Loneliness remains despite lockdown restrictions lifting

Levels of loneliness in the UK remain unchanged since January despite lockdown restrictions easing, according to new data.

With some entertainment venues like pubs partially reopening on 12 April, many people looked forward to being able to see others and socialise again.

However, YouGov’s mood tracker, a weekly poll which asks people to describe their mood, reveals that in spite of lockdown restrictions easing people feel just as lonely as they did in January.

Age UK London senior campaigns officer John McGeachy said: “In some ways, I’m surprised that the number of people reporting feeling lonely hasn’t changed much over the past few weeks, but in other ways I’m not so surprised sadly.

“Covid exacerbated loneliness, but it wasn’t the fundamental cause of loneliness for most people.

“There are underlying things which mean loneliness has been accelerating throughout society for the past few decades.

“When we were speaking to older people last year, there was a significant proportion who said life in lockdown isn’t too different to what it was before lockdown.”

Age UK London is campaigning to protect free travel for older Londoners after use of the Freedom Pass and 60-plus Oyster card holders at peak times was temporarily suspended last year.

It believes the suspension has had a ‘devastating impact’ on the lives of older workers in London, including older people working on the pandemic front line.

Campaign to End Loneliness director Robin Hewings was not surprised at the lack of change in feelings of loneliness in the UK, explaining that people both young and old are at risk of feeling lonely due to the difficult transitions they experience in life.

He said: “It will take time. Loneliness is quite a deep emotion. It doesn’t go up quickly, and it doesn’t go down quickly either.
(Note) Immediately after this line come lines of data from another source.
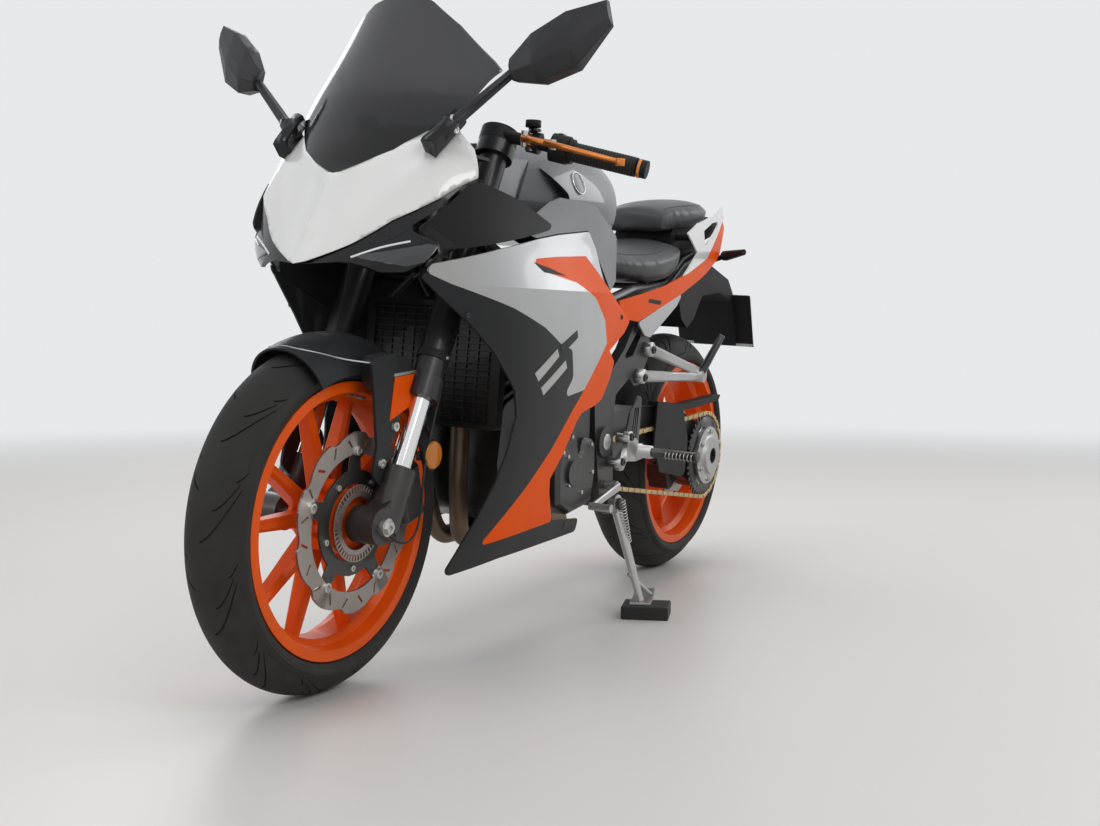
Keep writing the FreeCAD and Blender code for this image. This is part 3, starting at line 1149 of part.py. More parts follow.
def foot_brackets():
    x0, z0 = -165.0, 356.0
    plate = slab([(-60, 322), (-60, 345), (-98, 370), (-96, 404), (-118, 402), (-140, 372), (-178, 372), (-182, 340),
                  (-140, 336), (-96, 340), (-82, 322)], 176, 188, 8)
    guard = slab([(-112, 396), (-136, 366), (-178, 366), (-182, 470), (-168, 476), (-128, 440)], 172, 175.7, 8)
    slots = [slab([(-140 - 12 * k, 384), (-136 - 12 * k, 384), (-150 - 8 * k, 450), (-156 - 8 * k, 450)], 160, 190)
             for k in range(3)]
    peg = join([across(x0, z0, 14, 186, 214), across(x0, z0, 10, 214, 320), across(x0, z0, 12, 314, 321)])
    studs = [across(x, z, 11, PLATE_Y[1] + FIT, 190) for x, z in ((-107, 386), (-70, 338))]
    side = join([plate, peg] + studs)
    nodes["rider_brackets"] = both(join([side, guard.cut(Part.makeCompound(slots))]))
    ex, ez = -500.0, 512.0
    arm_high = bar(V(-228, 166, 574), V(ex, 176, ez + 6), (12, 26), (12, 20), V(0, 1, 0))
    arm_low = bar(V(-192, 166, 516), V(ex, 176, ez - 6), (12, 26), (12, 20), V(0, 1, 0))
    eye = across(ex, ez, 18, 164, 190)
    folded = bar(V(ex, 184, ez + 8), V(ex - 8, 226, ez + 96), (20, 18), (16, 14), V(1, 0, 0))
    heads = [across(x, z, 16, PLATE_Y[1] + FIT, 174) for x, z in ((-228, 574), (-192, 516))]
    nodes["pillion_brackets"] = both(join([arm_high, arm_low, eye, folded] + heads))


def foot_controls():
    lever = join([across(-60, 290, 11, 168, 186), bar(V(-60, 190, 290), V(60, 190, 262), (8, 18), (8, 14), V(0, 1, 0)),
                  across(60, 262, 8, 184, 232)])
    pivot = across(-60, 290, 8, PLATE_Y[1] + FIT, 190)
    pedal = join([across(-60, 300, 11, 168, 186), bar(V(-60, 190, 300), V(66, 190, 276), (8, 18), (8, 14), V(0, 1, 0)),
                  across(66, 276, 8, 184, 226), across(-60, 300, 8, PLATE_Y[1] + FIT, 190)])
    nodes["foot_controls"] = Part.makeCompound([join([lever, pivot]), flip(pedal)])


def stand_axis():
    tilt = math.radians(STAND_TILT)
    return V(0, math.cos(tilt), math.sin(tilt))


def side_stand():
    pivot = V(*STAND_PIVOT)
    foot = V(*STAND_FOOT)
    axis = stand_axis()
    eye = rod(pivot - axis * 8, pivot + axis * 8, 20)
    leg_bar = bar(pivot, foot + V(1, -1, 3.5), (16, 26), (13, 17), axis)
    spur = bar(foot + V(22, -22, 62), foot + V(-36, 6, 12), (8, 8), (8, 8), V(0, 1, 0))
    half = SOLE_THICKNESS / 2
    sole = slab([(18, -half), (18, half), (-58, half), (-92, 14), (-96, 10), (-60, -half)], -22, 22, 1.5)
    sole.rotate(V(0, 0, 0), V(0, 0, 1), PAD_TURN)
    sole.rotate(V(0, 0, 0), V(1, 0, 0), LEAN)
    sole.translate(foot)
    hole = rod(pivot - axis * 40, pivot + axis * 40, 8 + FIT)
    nodes["side_stand"] = join([eye, leg_bar, spur, sole]).cut(hole)


def stand_bracket():
    """The lug under the frame plate that holds the stand's pivot bolt."""
    pivot = V(*STAND_PIVOT)
    axis = stand_axis()
    bolt = join([rod(pivot - axis * 28, pivot + axis * 16, 8), rod(pivot + axis * 10, pivot + axis * 16, 13)])
    ear = rod(pivot - axis * 28, pivot - axis * 10, 20)
    middle = (PLATE_Y[0] + PLATE_Y[1]) / 2
    arm = bar(pivot - axis * 20, V(pivot.x + 6, middle, pivot.z + 50), (10, 34), (10, 40), axis)
    return join([bolt, ear, arm])


def stand_pad(foot_point):
    """The pad lies flat on the floor under the stand's sole, so it is made after the lean."""
    dx, dy = PAD_SIZE
    pad = box((-dx / 2, dx / 2), (-dy / 2, dy / 2), (0, foot_point.z - SOLE_THICKNESS / 2 - 0.1))
    pad = pad.makeChamfer(2, pad.Edges)
    pad.rotate(V(0, 0, 0), V(0, 0, 1), PAD_TURN)
    pad.translate(V(foot_point.x - 10, foot_point.y + 8, 0))
    return pad


STEERED = ("fork_outer_tubes", "fork_inner_tubes", "fork_feet", "front_axle", "triple_clamps", "handlebars",
           "hand_controls", "front_mudguard", "front_caliper")

front_wheel()
front_disc()
rear_wheel()
fork()
clamps()
handlebars()
hand_controls()
mudguard()
front_caliper()
fairings()
seats()
main_frame()
frame_plates()
seat_frame()
engine()
radiator()
exhaust()
swingarm()
chain()
chain_guard()
rear_shock()
rear_caliper()
nose()
windscreen()
dashboard()
mirrors()
tank()
tank_rests()
tail()
tail_base()
foot_brackets()
foot_controls()
side_stand()

# Lean the whole bike about the line where its tyres meet the floor
lift = REAR_WIDTH / 2 * (1 - math.cos(math.radians(LEAN)))


def parked(shape):
    moved = shape.copy()
    moved.rotate(V(0, 0, 0), V(1, 0, 0), -LEAN)
    moved.translate(V(0, 0, lift))
    return moved


def parked_point(point):
    turn = FreeCAD.Rotation(V(1, 0, 0), -LEAN)
    return turn.multVec(point) + V(0, 0, lift)


for name in list(nodes):
    nodes[name] = parked(nodes[name])
sole_point = parked_point(V(*STAND_FOOT))
nodes["stand_pad"] = stand_pad(sole_point)

# The origin is under the middle of the whole bike's box
whole = Part.makeCompound(list(nodes.values())).optimalBoundingBox(False, False)
ORIGIN = V(-(whole.XMin + whole.XMax) / 2, -(whole.YMin + whole.YMax) / 2, -whole.ZMin)
os.makedirs("parts", exist_ok=True)
for name, shape in nodes.items():
    shape.translate(ORIGIN)
    shape.exportStep("parts/" + name + ".step")
    solids = shape.Solids
    print(name, len(solids), "solids", round(sum(s.Volume for s in solids) / 1000), "cm3", shape.isValid())
print("origin", ORIGIN, "sole height", sole_point.z)
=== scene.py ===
import bpy
import bmesh
import math
from mathutils import Matrix, Vector
from mathutils.bvhtree import BVHTree


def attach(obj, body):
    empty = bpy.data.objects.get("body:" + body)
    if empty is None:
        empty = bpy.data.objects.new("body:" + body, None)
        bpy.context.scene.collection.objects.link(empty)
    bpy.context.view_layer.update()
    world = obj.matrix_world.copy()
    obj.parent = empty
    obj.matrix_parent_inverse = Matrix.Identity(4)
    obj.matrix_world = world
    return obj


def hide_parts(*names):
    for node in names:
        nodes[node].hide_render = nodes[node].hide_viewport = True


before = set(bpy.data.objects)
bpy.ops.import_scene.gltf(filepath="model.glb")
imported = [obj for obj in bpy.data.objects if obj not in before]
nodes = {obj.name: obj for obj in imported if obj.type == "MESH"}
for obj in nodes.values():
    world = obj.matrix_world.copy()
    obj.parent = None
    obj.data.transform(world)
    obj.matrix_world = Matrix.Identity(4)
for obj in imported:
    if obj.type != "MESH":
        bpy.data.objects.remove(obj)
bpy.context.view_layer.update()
scene = bpy.context.scene
scene.view_settings.view_transform = 'Standard'

# The bike is drawn upright in millimetres and then leaned onto its stand
bike = {"lean": 3.3, "shift": (0.036011, -0.063723, 0.000116), "wheelbase": 1380.0, "frontRadius": 293.0,
        "rearRadius": 300.0, "rake": 25.0, "legSpacing": 210.0, "axleLead": 30.0, "barRoot": (368.0, 118.0, 962.0),
        "barEnd": (306.0, 382.0, 905.0), "weld": 0.00001}
lean, rake = math.radians(bike["lean"]), math.radians(bike["rake"])
toRest = Matrix.Translation(bike["shift"]) @ Matrix.Rotation(-lean, 4, 'X') @ Matrix.Scale(0.001, 4)
toBike = toRest.inverted()
frontAxle = Vector((bike["wheelbase"] / 2, 0, bike["frontRadius"]))
rearAxle = Vector((-bike["wheelbase"] / 2, 0, bike["rearRadius"]))
upFork = Vector((-math.sin(rake), 0, math.cos(rake)))
sideways, upright = Vector((0, 1, 0)), Vector((0, 0, 1))


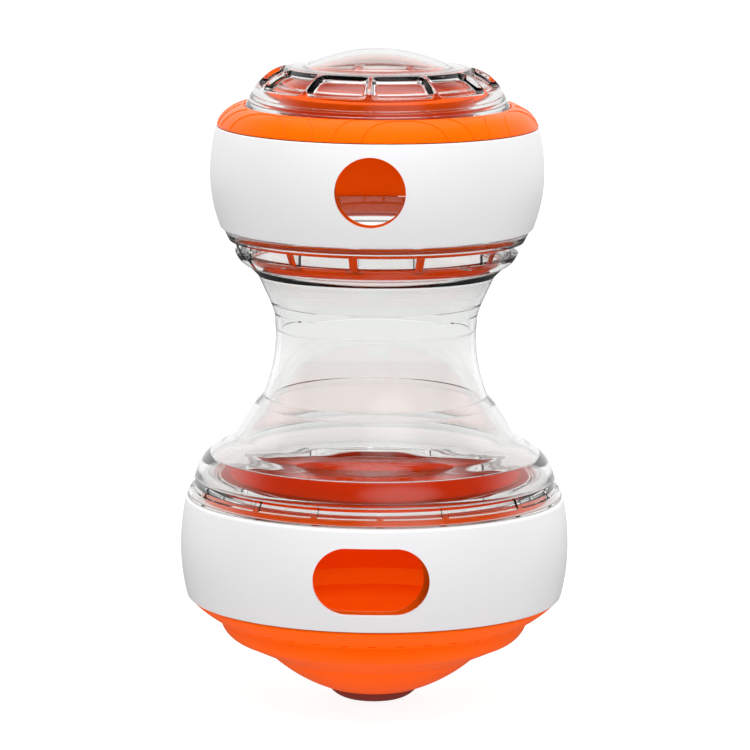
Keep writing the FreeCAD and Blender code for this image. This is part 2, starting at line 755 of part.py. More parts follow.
def make_lower_band():
    body = new_body("lower_band")
    crown = lower_band_foot + S["lower_band_crown"]
    drum = S["lower_drum_radius"]
    reaches = (S["lower_band_foot_reach"], S["lower_band_reach"], S["lower_band_top_reach"])
    radii = [drum + reach for reach in reaches]
    corners = (S["lower_foot_corner"], S["lower_top_corner"])
    revolve(body, band_outline(lower_band_foot, lower_band_top, crown, lower_lip, radii, corners))
    slot = new_sketch(body, "slot_outline")
    draw_stadium(slot, S["slot_width"], S["slot_height"], lower_band_foot + S["slot_middle"])
    cut_through_front(body, slot, "slot")
    turn_body(body, S["lower_band_turn"])
    return body


def make_upper_band():
    body = new_body("upper_band")
    crown = upper_band_foot + S["upper_band_crown"]
    drum = S["upper_drum_radius"]
    reaches = (S["upper_band_foot_reach"], S["upper_band_reach"], S["upper_band_top_reach"])
    radii = [drum + reach for reach in reaches]
    corners = (S["upper_foot_corner"], S["upper_top_corner"])
    revolve(body, band_outline(upper_band_foot, upper_band_top, crown, upper_lip, radii, corners))
    outlet = new_sketch(body, "outlet_outline")
    draw_circle(outlet, 0, upper_band_foot + S["outlet_middle"], S["outlet_radius"])
    cut_through_front(body, outlet, "outlet")
    turn_body(body, S["upper_outlet_turn"])
    return body


# Seals: flat silicone rings
def make_seal(label, bore, radius, foot, top):
    body = new_body(label)
    revolve(body, [(bore, foot), (radius, foot), (radius, top), (bore, top)])
    return body


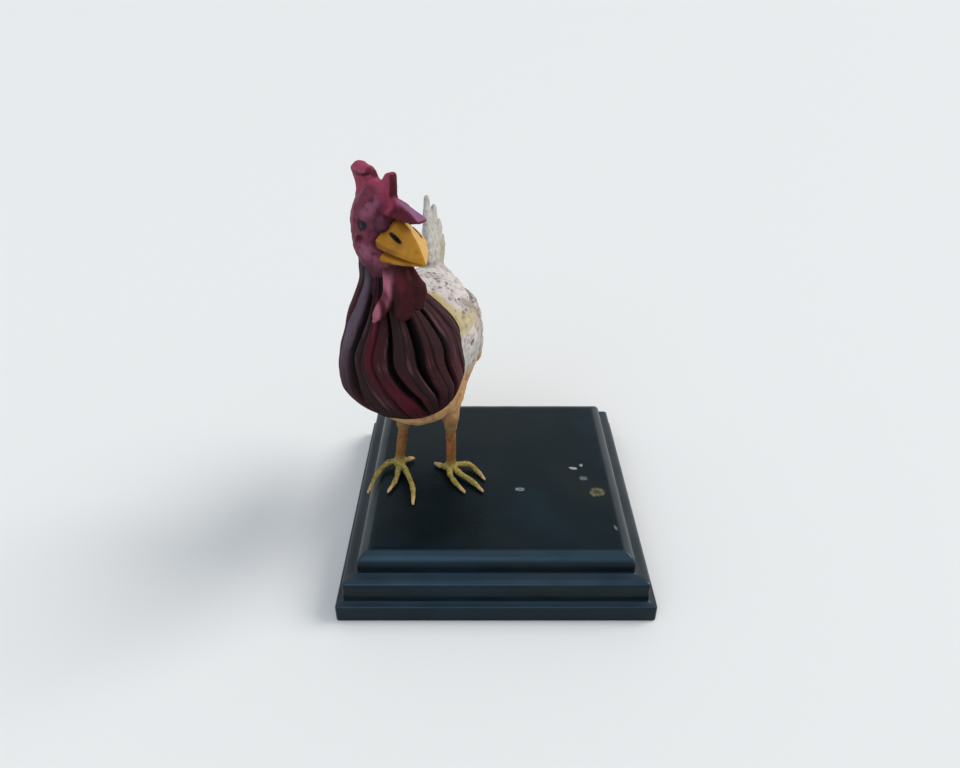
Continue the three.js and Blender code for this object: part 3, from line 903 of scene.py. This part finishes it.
def beak_coats(points, out, m):
    return (
        (BEAK_OCHRE, m.beak),
        (BEAK_BROWN, m.beak * ramp(noise(points, (1, 4, 1.5), 48), 0.0, 0.7) * 0.6),
        # a painted highlight: paler where the beak faces +X
        (BEAK_PALE_HIGHLIGHT, m.beak * ramp(out[:, 0], 0.1, 0.4) * 0.75),
    )


def shade_coats(points, crease, swept, m):
    # painted shade under the visor and over the lower face, partly the skin's own darker paint; painted
    # shade in the creases and down in the cuts of nostrils and mouth; and the eyes
    face_shade = ramp(-points[:, 1], 3.5, 7) * ramp(points[:, 2] + 4, 0, 3) + ramp(-points[:, 2], 4, 9)
    # painted shade in the creases of the skin and at the beak's root
    crease_shade = ramp(crease, 0.1, 0.5)
    cuts = np.minimum.reduce([part(points) for part, _, cut in beak() if cut])
    return (
        (SKIN_UNDER_VISOR_SHADE, np.clip(face_shade, 0, 1) * m.soft * (1 - m.comb) * (1 - m.wattle) * 0.75),
        (SKIN_CREASE_SHADE, crease_shade * m.soft * (1 - swept) * 0.7),
        (BEAK_CREASE_SHADE, crease_shade * ramp(points[:, 1], -15, -11) * m.beak * 0.6),
        # near-black painted shade down in the nostrils and the mouth's cut
        (BEAK_CUT_SHADE, m.beak * (1 - ramp(cuts, 0.06, 0.3))),
        (EYE_RING, (1 - ramp(m.to_eye, 0.3, 0.9)) * m.soft * 0.8),
        (EYE_BLUE, m.eye),
    )


def head():
    flesh = skin() + comb() + beak() + wattles() + eyes()
    points, faces, out, crease = surface(together(flesh), *HEAD_BOX, HEAD_GRAIN)
    m = head_masks(points)
    fleck, _, _ = cells(points + 0.5 * noise(points, 2, 40)[:, None], 1.5, 41)
    pebble = (1 - np.clip(fleck, 0, 1) ** 2) * (1 - 0.8 * m.comb) * (1 - 0.9 * m.wattle)
    bump = 0.3 * pebble + 0.38 * noise(points, 3.1, 42) * (1 - 0.4 * m.comb) + 0.12 * noise(points, 1.3, 43)
    grain = 0.05 * noise(points, (1.2, 3.5, 1.2), 44)
    points = points + out * (bump * m.soft + grain * m.beak)[:, None]

    middle = np.interp(points[:, 2], (-20, -14.4, -6.2), (-8.2, -4.9, -1.8))
    swept = ramp(middle - points[:, 0], -0.7, 0.5) * ramp(-points[:, 2], 7.5, 11) * m.wattle
    coats = skin_coats(points, fleck, pebble, m) + comb_coats(points, out, m)
    coats += wattle_coats(points, crease, swept, m) + beak_coats(points, out, m)
    coats += shade_coats(points, crease, swept, m)
    paint = painted(SKIN_MAROON, points, coats)
    gloss = 0.35 + 0.15 * m.beak + 0.15 * m.wattle + 0.15 * noise(points, 3, 49)
    gloss = gloss + (0.95 - gloss) * m.eye

    a = radians(HEAD_YAW_DEG)
    x, y, z = points.T
    placed = np.stack([x * cos(a) - y * sin(a), x * sin(a) + y * cos(a), z], 1) + np.array(HEAD_CENTRE)
    return placed, faces, paint, np.clip(gloss, 0, 1)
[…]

“Loneliness is more than just seeing people. If you don’t have companionship, you don’t have someone who you can connect with, it leaves people with the feeling of being left out.

“Broadly, if you have a graph with age on the bottom and loneliness on the side, it ends up as a U shape, so younger people are more likely to be lonely, then it goes down, and then it starts going up as people go through a number of difficult transitions in later life.

“Things like developing long-term conditions, losing sight or hearing, or being bereaved. For those kinds of conditions, it makes it more likely that someone will be lonely.”